Because it circulates in the bloodstream, this can cause inflammation anywhere in the body – including tonsils, ears, lungs and skin. This is why leaky gut is a big factor in any inflammatory or allergy-related condition.

Can’t we just remove the tonsils and adenoids to fix it?

So why can’t we just remove them surgically? Doesn’t this fix the problem?

In some cases, removing the tonsils and adenoids can be positively life-changing. A child can sleep better, so their behaviour and concentration improve markedly. So surgery can be warranted in some cases.

But we do want to exhaust all other options first!

Why, you ask? There are two reasons to opt for natural measures first.

First, there are health implications when you remove the tonsils and adenoids. One study with nearly 1.2 million children looked at the effects of removal on long-term health. It found that children who had tonsils and/or adenoids removed had a significantly higher risk of respiratory, infectious and allergic disease over the following years.

This is not surprising, given that they both play a role in immunity. So removing it may reduce immune function to some degree.

But the second reason is that removing the tonsils and adenoids don’t address the root cause – inflammation. Inflammation can leave kids prone to infections and allergies. So surgery is a bandaid solution, as it doesn’t reduce inflammation.

If you have already opted for surgery, there’s no need to panic. You can still focus on reducing inflammation to correct the underlying cause.

How to treat enlarged tonsils and adenoids naturally

There are three main steps I consider when working with swollen tonsils and adenoids.

Determine the cause of inflammation

If you don’t know the cause, you can’t address it! It’s best to work with a qualified practitioner who can help you with this.

If you know your child has allergies or intolerances, start by removing those. If you’re not sure and you’d like to start on your own, try a dairy-free diet for 6 weeks and see how they go. In my clinical experience, dairy is one of the most common contributors to inflammation, including in the tonsils and adenoids.

Build immune tolerance

Often people go crazy with restrictive diets, and end up not able to eat anything much at all. That’s why an essential step in any elimination diet is building tolerance. By building up the immune system, you can help your child to tolerate a variety of food and environmental substances without it leading to inflammation.

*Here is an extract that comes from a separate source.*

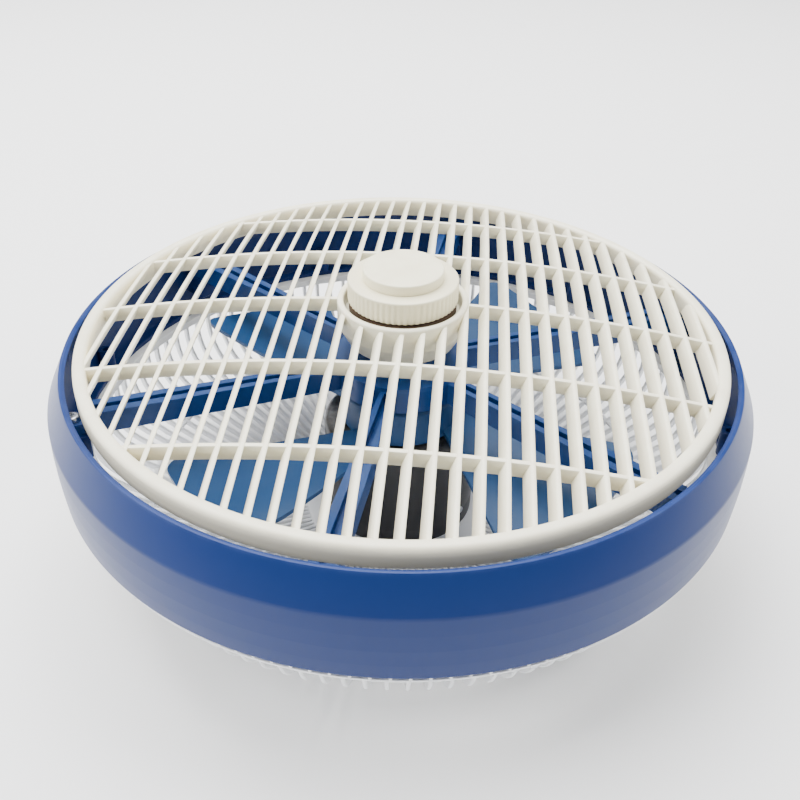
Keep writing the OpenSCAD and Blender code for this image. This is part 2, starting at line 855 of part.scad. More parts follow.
// Slats whose tops lean to +X, each at its place halfway up the dome
module slats() {
    half_x = slat_t / 2 / cos(slat_lean);
    down = 2 * slat_depth;
    up = 2 * dome_rise;
    for (k = [-slat_half : slat_half]) {
        x = k * slat_pitch + slat_shift - dome_rise / 2 * tan(slat_lean);
        translate([0, grille_in, grille_top]) rotate([90, 0, 0]) linear_extrude(2 * grille_in) polygon([
            [x - down * tan(slat_lean) - half_x, -down],
            [x - down * tan(slat_lean) + half_x, -down],
            [x + up * tan(slat_lean) + half_x, up],
            [x + up * tan(slat_lean) - half_x, up]
        ]);
    }
}

module bars() {
    for (k = [-bar_rows : bar_rows]) {
        translate([-grille_r, k * bar_pitch - bar_t / 2, grille_top - 2 * bar_depth])
            cube([2 * grille_r, bar_t, 2 * bar_depth + 2 * dome_rise]);
    }
}

module rim_section() {
    difference() {
        translate([grille_in, rim_z]) square([rim_w, rim_h]);
        difference() {
            translate([grille_r - rim_round, grille_top - rim_round]) square(rim_round + over);
            translate([grille_r - rim_round, grille_top - rim_round]) circle(r = rim_round);
        }
        difference() {
            translate([grille_in - over, grille_top - rim_round]) square(rim_round + over);
            translate([grille_in + rim_round, grille_top - rim_round]) circle(r = rim_round);
        }
    }
}

module hub_section() {
    polygon([
        [skirt_r, skirt_z],
        [hub_ring_r, skirt_top],
        [hub_ring_r, hub_ring_top - hub_lip],
        [hub_in_r, hub_ring_top - hub_lip],
        [hub_in_r, ledge_z],
        [ledge_in_r, ledge_z],
        [ledge_in_r, ledge_z - ledge_t],
        [hub_in_r, ledge_z - ledge_t],
        [hub_in_r, skirt_top + 1],
        [skirt_at(hub_floor_z + hub_floor_t) - skirt_wall, hub_floor_z + hub_floor_t],
        [hub_boss_r, hub_floor_z + hub_floor_t],
        [hub_boss_r, hub_boss_z + hub_boss_h],
        [bush_r + seat_gap, hub_boss_z + hub_boss_h],
        [bush_r + seat_gap, hub_boss_z],
        [hub_boss_r, hub_boss_z],
        [hub_boss_r, hub_floor_z],
        [skirt_at(hub_floor_z) - skirt_wall, hub_floor_z],
        [skirt_r - skirt_wall, skirt_z]
    ]);
    translate([hub_ring_r - hub_lip, hub_ring_top - hub_lip]) circle(r = hub_lip);
}

module louvre_grille() {
    color("ivory") union() {
        rotate_extrude() rim_section();
        rotate_extrude() hub_section();
        intersection() {
            dome_layer(0, slat_depth);
            rotate([0, 0, louvre_rest]) slats();
        }
        intersection() {
            dome_layer(bar_sink, bar_depth);
            rotate([0, 0, louvre_rest]) bars();
        }
    }
}

module louvre_bush() {
    color("goldenrod") union() {
        tube(spindle_run, bush_r, bush_z, bush_top);
        tube(spindle_run, bush_flange_r, bush_z, hub_boss_z);
    }
}

// Brake disc with its felt, and the two-step knob that presses it down
module brake_disc() {
    color("saddlebrown") union() {
        tube(spindle_run, disc_r, disc_z, disc_z + disc_t);
        tube(spindle_run, sleeve_r, sleeve_z, sleeve_top);
    }
}

module brake_lining() {
    color("gray") tube(lining_in, disc_r, lining_z, disc_z);
}

module knob_base() {
    color("ivory") difference() {
        union() {
            translate([0, 0, knob_z]) soft_disc(knob_r, knob_base_h, knob_edge);
            tube(cam_in, cam_out, disc_z + disc_t + face_gap, knob_z + 1);
        }
        translate([0, 0, knob_z - over]) cylinder(r = spindle_run, h = knob_base_h);
        translate([0, 0, recess_z]) cylinder(r = recess_r, h = knob_base_h);
        around(flute_count) translate([knob_r + flute_r * 0.55, 0, knob_z - over])
            cylinder(r = flute_r, h = knob_base_h - knob_edge / 2 + over);
    }
}

module knob_cap() {
    color("ivory") difference() {
        union() {
            translate([0, 0, knob_top]) soft_disc(cap_r, cap_h, cap_edge);
            translate([0, 0, recess_z + face_gap]) cylinder(r = recess_r - seat_gap, h = knob_top - recess_z);
        }
        translate([0, 0, recess_z]) cylinder(r = plug_r, h = knob_top - recess_z + cap_h / 2);
    }
}

module knob_screw() {
    color("silver") translate([0, 0, knob_screw_z])
        screw(knob_screw_r, knob_screw_len, knob_screw_head_r, knob_screw_head_h);
}

drum_ring();
spider();
spider_screws();
rear_cage();
cage_screws();
motor_can();
motor_end_cap();
motor_magnets();
front_bearing();
rear_bearing();
brush_holders();
brushes();
can_screws();
motor_screws();
terminal_tabs();
lead_grommet();
motor_shaft();
rotor_core();
rotor_windings();
commutator();
impeller();
impeller_washer();
impeller_nut();
spindle();
spindle_nut();
thrust_washer();
retaining_clip();
spring_seat();
release_spring();
louvre_grille();
louvre_bush();
brake_disc();
brake_lining();
knob_base();
knob_cap();
knob_screw();
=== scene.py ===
import bpy
import bmesh
import math
from mathutils import Matrix, Vector


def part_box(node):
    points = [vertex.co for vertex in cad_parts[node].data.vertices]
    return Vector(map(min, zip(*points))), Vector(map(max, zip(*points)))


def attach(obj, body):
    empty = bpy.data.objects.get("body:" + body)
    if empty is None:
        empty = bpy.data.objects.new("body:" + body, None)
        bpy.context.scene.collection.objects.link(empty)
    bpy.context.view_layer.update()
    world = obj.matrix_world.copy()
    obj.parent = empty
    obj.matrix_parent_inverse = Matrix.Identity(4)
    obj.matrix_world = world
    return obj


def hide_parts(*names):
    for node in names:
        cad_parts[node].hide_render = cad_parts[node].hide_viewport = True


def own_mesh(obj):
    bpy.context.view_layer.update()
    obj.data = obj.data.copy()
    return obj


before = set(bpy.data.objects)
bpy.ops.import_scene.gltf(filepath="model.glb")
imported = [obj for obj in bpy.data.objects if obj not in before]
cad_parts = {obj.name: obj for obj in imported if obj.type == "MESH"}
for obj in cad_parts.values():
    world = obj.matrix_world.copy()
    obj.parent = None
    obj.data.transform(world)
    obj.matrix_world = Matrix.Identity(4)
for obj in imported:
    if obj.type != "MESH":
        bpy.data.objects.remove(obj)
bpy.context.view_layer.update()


# ---- Camera
# The photographer stood over the front edge of the table and looked down at the fan at 35 degrees.
# The camera is a hair off level, so its side axis is tilted by the same roll.
elevation = math.radians(35.4)
roll = math.radians(1.135)
around_fan = math.radians(6.0)
distance = 0.4725
film_width = 36.0
focal_length_px = 930.0
picture_px = 800.0
ahead = Vector((-math.sin(around_fan) * math.cos(elevation), math.cos(around_fan) * math.cos(elevation),
    -math.sin(elevation)))
level = Vector((math.cos(around_fan), math.sin(around_fan), 0.0))
upright = level.cross(ahead)
side_axis = level * math.cos(roll) + upright * math.sin(roll)
top_axis = upright * math.cos(roll) - level * math.sin(roll)
aim = Vector((-0.00042, -0.00004, 0.06823))
stand = aim - ahead * distance
camera_data = bpy.data.cameras.new("photo_camera")
camera_data.sensor_width = film_width
camera_data.lens = focal_length_px / picture_px * film_width
camera_data.clip_start = 0.01
camera = bpy.data.objects.new("photo_camera", camera_data)
camera.matrix_world = Matrix((
    (side_axis.x, top_axis.x, -ahead.x, stand.x),
    (side_axis.y, top_axis.y, -ahead.y, stand.y),
    (side_axis.z, top_axis.z, -ahead.z, stand.z),
    (0.0, 0.0, 0.0, 1.0)))
bpy.context.scene.collection.objects.link(camera)
bpy.context.scene.camera = camera


# ---- Table top and studio light
# A seamless white sheet lies under the fan, with a big soft box overhead and weaker ones at the sides.
# The sheet throws light back up into the ribs and the lower band of the ring.
sheet_mesh = bpy.data.meshes.new("white_sheet")
sheet_half = 6.0
sheet_z = -0.0002
sheet_corners = [(x * sheet_half, y * sheet_half, sheet_z) for x, y in ((-1, -1), (1, -1), (1, 1), (-1, 1))]
sheet_mesh.from_pydata(sheet_corners, [], [(0, 1, 2, 3)])
sheet = bpy.data.objects.new("white_sheet", sheet_mesh)
bpy.context.scene.collection.objects.link(sheet)
sheet_paper = bpy.data.materials.new("sheet_paper")
sheet_paper.use_nodes = True
paper = sheet_paper.node_tree.nodes["Principled BSDF"].inputs
paper["Base Color"].default_value = (0.93, 0.93, 0.93, 1)
paper["Roughness"].default_value = 0.9
paper["Specular IOR Level"].default_value = 0.1
sheet_mesh.materials.append(sheet_paper)
for name, place, width, watts in (
        ("soft_box_top", (-0.35, 0.55, 1.9), 1.9, 140.0),
        ("soft_box_left", (-1.7, -0.5, 1.0), 1.2, 40.0),
        ("soft_box_right", (1.8, 0.3, 1.2), 1.2, 32.0)):
    lamp = bpy.data.lights.new(name, "AREA")
    lamp.shape = "SQUARE"
    lamp.size = width
    lamp.energy = watts
    lamp_object = bpy.data.objects.new(name, lamp)
    lamp_object.location = place
    lamp_object.rotation_euler = (aim - Vector(place)).to_track_quat("-Z", "Y").to_euler()
    bpy.context.scene.collection.objects.link(lamp_object)
studio = bpy.data.worlds.new("studio_air")
studio.use_nodes = True
air = studio.node_tree.nodes["Background"].inputs
air["Color"].default_value = (0.94, 0.96, 1.0, 1)
air["Strength"].default_value = 0.4
bpy.context.scene.world = studio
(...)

There are a few things you can do to build up tolerance. One essential step is to balance the gut bacteria – I discuss this in my Kids Gut Health ebook, which you can download for free here.

Vitamin D is another one to look at. At this time of year, it can be tricky to get enough sun exposure to optimise vitamin D levels. For tips on how to ensure your child gets enough vitamin D, see my previous article here.

There are some herbs that can also be effective for building tolerance. A naturopath can help guide you with the right options for your child.

Heal the gut

Finally, we want to heal the gut to reduce any inflammation occurring there. That means we want to reduce foods that can cause inflammation – dairy and gluten are the most common inflammatory foods. Not everyone will need to remove these food groups, so it’s best to seek professional help.

But we also want to incorporate things that support the healing process. Bone broth and gelatin can help to soothe and heal the gut lining.

Zinc is important for immune and gut health. Another beneficial nutrient for the gut lining is glutamine. These nutrients can be found in the diet, but if your child’s gut is impaired, a practitioner can offer them in supplement form to boost their levels up.

For more gut healing tips, download the free Kids Gut Health ebook here.

Other supportive therapies to try

There are other modalities that may be able to help with the tonsils and adenoids.

Orofacial myotherapy is relatively unknown – there is only one here in Adelaide. This therapy is all about establishing correct oral function and encourage breathing through the nose. Enlarged tonsils can cause kids to become mouth breathers, which in turn can increase inflammation. Mouth breathing can also be problematic for sleep issues as well.

Cranio-sacral therapy is another therapy to try. This is a gentle form of bodywork that aims to relieve compression in the head, neck and back.